A digital control system designed for ore thermal furnaces producing metallurgical silicon

Abstract

This paper considers the key control issues related to non-adjustable parameters in the production of metallurgical silicon in ore thermal furnaces. A series of experiments has been conducted to confirm the possibility of introducing the electrode off-position control. Thus, additional control parameters were introduced in the process control system. The electrode positioning algorithm was tested and adjusted to minimize electrode bending and reduce the risk of breakage and to minimize end cracking and spalling during restarting in the current production environment. An integrated 3D model of the thermal field distribution has been developed and built that accounts for the charcoal moisture content, the position of the electrodes and the power emitted as the charge gets hot. Substantiation is given to the application of this adaptive adjustment algorithm to control the changing parameters as determined by the process conditions, such as the moisture content of the charge, the position of the electrode, the power mode of the furnace.
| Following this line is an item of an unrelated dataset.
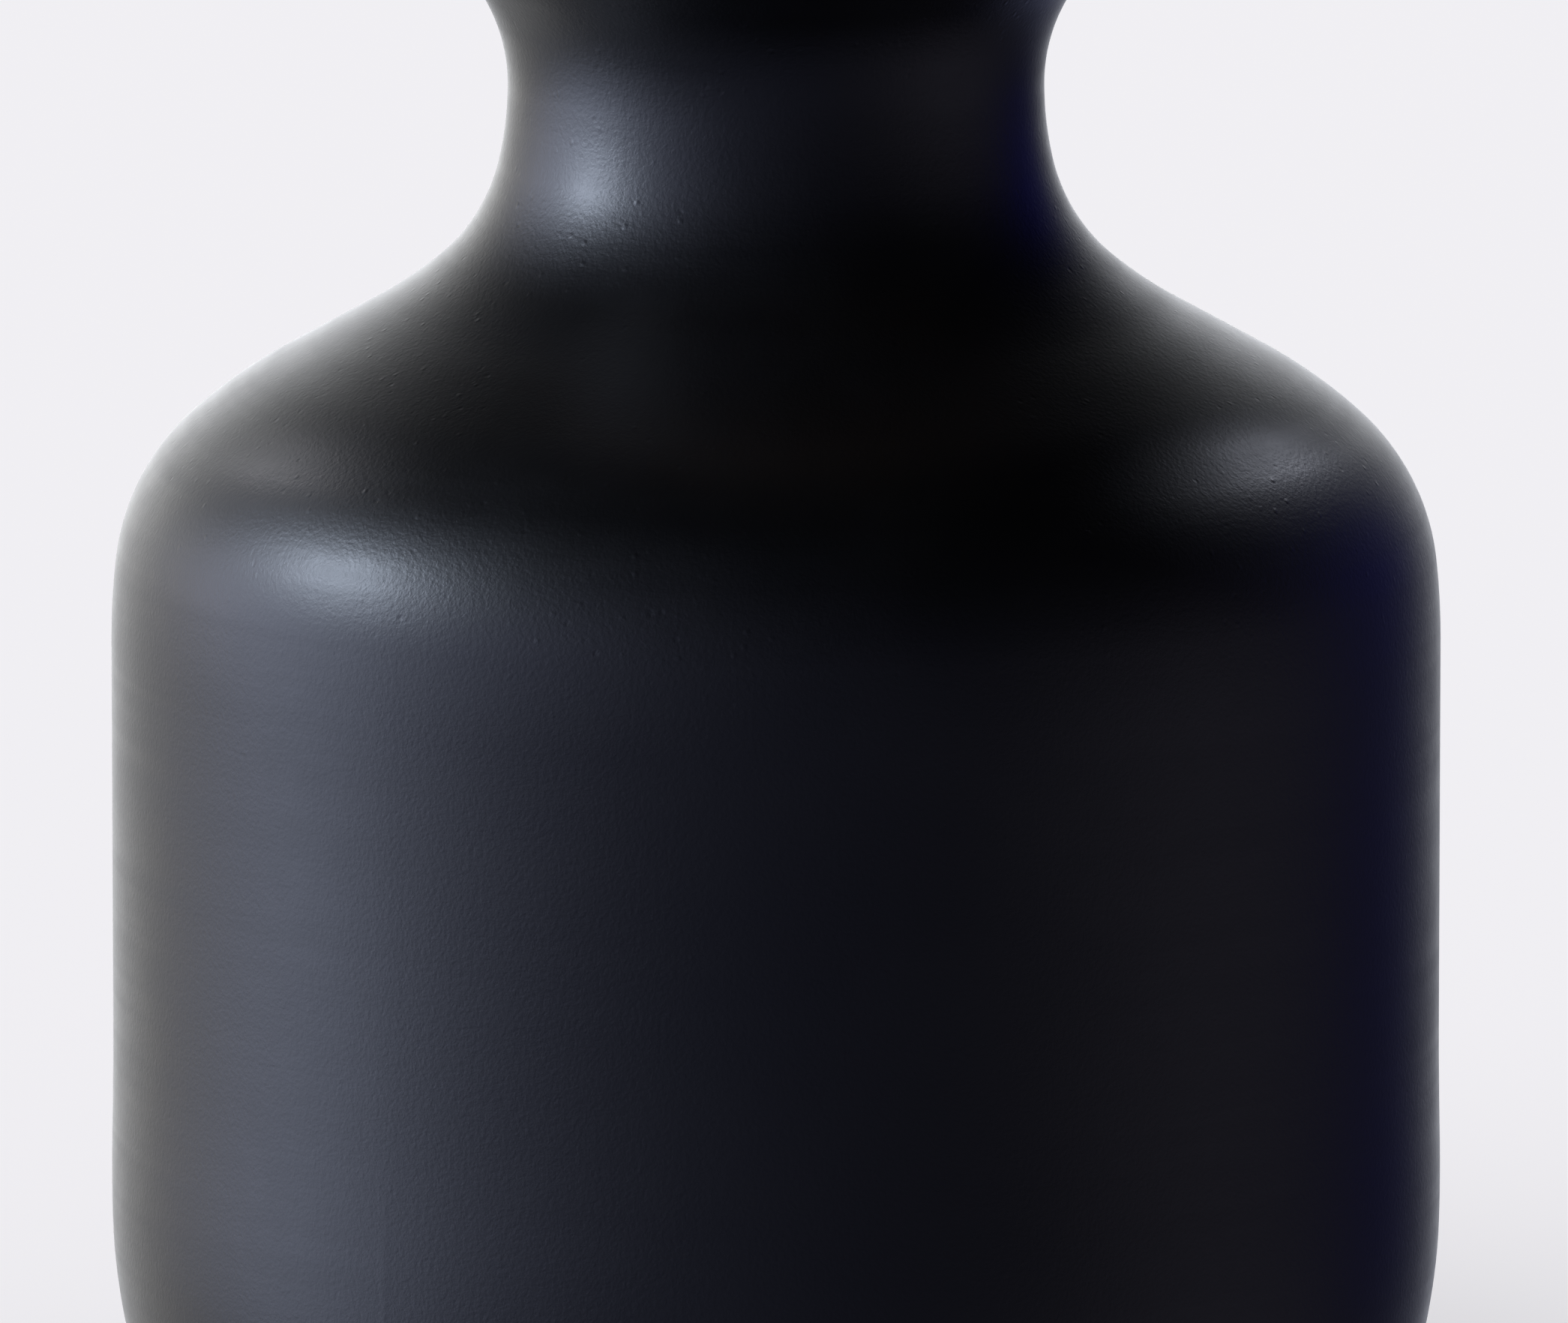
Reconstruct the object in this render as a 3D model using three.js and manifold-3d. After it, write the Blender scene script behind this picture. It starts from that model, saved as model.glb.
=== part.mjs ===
// Candle jar with a waisted neck and a stopper lid: a moulded glass vessel, four bumper pads under it, and
// a turned wooden lid with two silicone seal rings and a knob held by one screw.
// Millimetres, +Z up along the jar's axis, origin at the centre of the base on the surface it stands on.
import * as THREE from 'three';
import { mergeVertices } from 'three/addons/utils/BufferGeometryUtils.js';
import Module from 'manifold-3d';

const wasm = await Module();
wasm.setup();

// ---- driving dimensions --------------------------------------------------------------------------------
const GAP = 0.3;                    // clearance between pieces that meet
const ROUND_SEGMENTS = 40;          // facets round the vessel, the lid and the seals
const ARC_STEP = 10;                // degrees of turn per facet along an outline
const EDGE_STEP = 30;               // the same on small rounded edges
const BALL_STEP = 15;               // and on the knob's ball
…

The authors propose to expand the existing control system by adding a digital module, i.e. due to the integration of electrode off-position signals and the use of the adaptive adjustment algorithm and avoiding using any additional corrective signals. This research was carried out as part of the Governmental Assignment No. 075-03-2020-127/1 for the year of 2020, Project No. FSRW-2020-0014. Subject: A crossdisciplinary approach to the comprehensive exploitation of natural resources and conservation. Area (a 2020 topic): “Comprehensive processing of minerals and man-made materials and gasification of solid hydrocarbons: A review and concept elaboration”. As greenhouse gases and carbon are produced as a result of electrode destruction, it is proposed to use the method of gasification and dispose of the heat produced.